If you are still comparing options, start with the full Woodera carport range, then narrow down to single car carports, two car carports or three car carports depending on how your driveway is actually used.
FAQ
What is the standard size of a carport in the UK?
Sizes vary by design and supplier, but single, double and triple carports are usually sized around the number of bays they need to cover. The more useful question is not the standard size in isolation, but whether the layout provides enough clearance for your actual vehicles and driveway approach.
Will an SUV fit in a single carport?
Usually yes, but comfort depends on the width and height of the structure. A single carport that works for a hatchback may feel much tighter with a larger SUV, especially when opening doors.
Is a double carport much more expensive than a single?
It is more expensive, but not usually twice the price. The value of a double often comes from the extra flexibility it provides as much as from the second parking bay itself.

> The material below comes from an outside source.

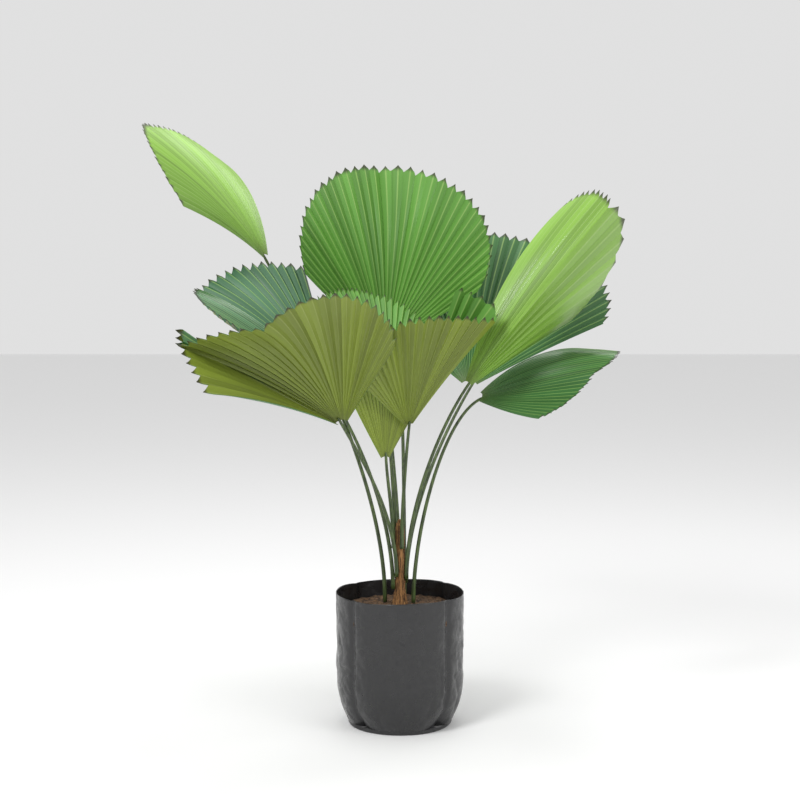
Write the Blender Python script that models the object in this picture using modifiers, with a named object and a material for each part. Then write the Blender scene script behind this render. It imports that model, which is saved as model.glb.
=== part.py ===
"""A ruffled fan palm in a nursery grow bag.

Eleven round pleated fronds stand on slender petioles. The petioles leave a short fibrous stem,
which grows out of the potting mix in a flexible black bag. Metres, +Z up, and the origin is the
middle of the bag's flat underside. +X is to the right and -Y is the front.
"""
import math

import bmesh
import bpy
import numpy as np
from mathutils import Vector

# Bag and potting mix
BAG_RADIUS = 0.125
BAG_HEIGHT = 0.260
BAG_BASE_RADIUS = 0.097
BAG_TUCK_HEIGHT = 0.090
BAG_FILM = 0.0025
BAG_CORNER_ANGLE = 48.0
BAG_CORNER_PINCH = 0.003
BAG_SIDES = 40
MIX_DEPTH_BELOW_RIM = 0.032
MIX_MOUND = 0.008
MIX_CROWN = 0.33
CLEARANCE = 0.0004

# Stem
STEM_RADIUS = 0.010
STEM_FLARE = 0.016
STEM_TOP = 0.400
STEM_SIDES = 16
STEM_LEVELS = (0.0, 0.08, 0.16, 0.30, 0.60, 0.90, 0.96, 1.0)

# Fronds
TOOTH_SPREAD = 5.0
TOOTH_DEPTH = 0.012
BLADE_THICKNESS = 0.0040
BLADE_START = 0.018
PLEAT_DEPTH = 0.0022
ROWS = (0.0, 0.30, 0.60, 0.84, 1.0)
SAG = 0.04

# Petioles
PETIOLE_BASE_RADIUS = 0.0040
PETIOLE_TIP_RADIUS = 0.0026
PETIOLE_POINTS = 12

# Colours
LEAF_GREEN = (0.07, 0.22, 0.03, 1.0)
PETIOLE_GREEN = (0.05, 0.09, 0.03, 1.0)
FIBRE_BROWN = (0.20, 0.10, 0.04, 1.0)
MIX_BROWN = (0.10, 0.06, 0.035, 1.0)
FILM_BLACK = (0.012, 0.012, 0.013, 1.0)


def clear_scene():
    for thing in list(bpy.data.objects):
        bpy.data.objects.remove(thing, do_unlink=True)


def material(name, colour, roughness):
    made = bpy.data.materials.new(name)
    made.use_nodes = True
    shader = made.node_tree.nodes["Principled BSDF"]
    shader.inputs["Base Color"].default_value = colour
    shader.inputs["Roughness"].default_value = roughness
    shader.inputs["Metallic"].default_value = 0.0
    return made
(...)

Can I extend a carport later?
Sometimes, but it is rarely as simple as it sounds. Matching the original structure, base and layout later is often harder than choosing the right size at the start.
Does carport size affect planning permission?
Yes, it can. Larger carports are more likely to create planning issues depending on their height, siting, visibility and relationship to the plot. See Do You Need Planning Permission for a Carport in the UK? for the legal side.
Should I size it for my current car or for a future one?
As a rule, size for the largest vehicle you realistically expect to own over the next several years. Carports are long-term structures, so sizing only for today’s smallest car is a common source of regret.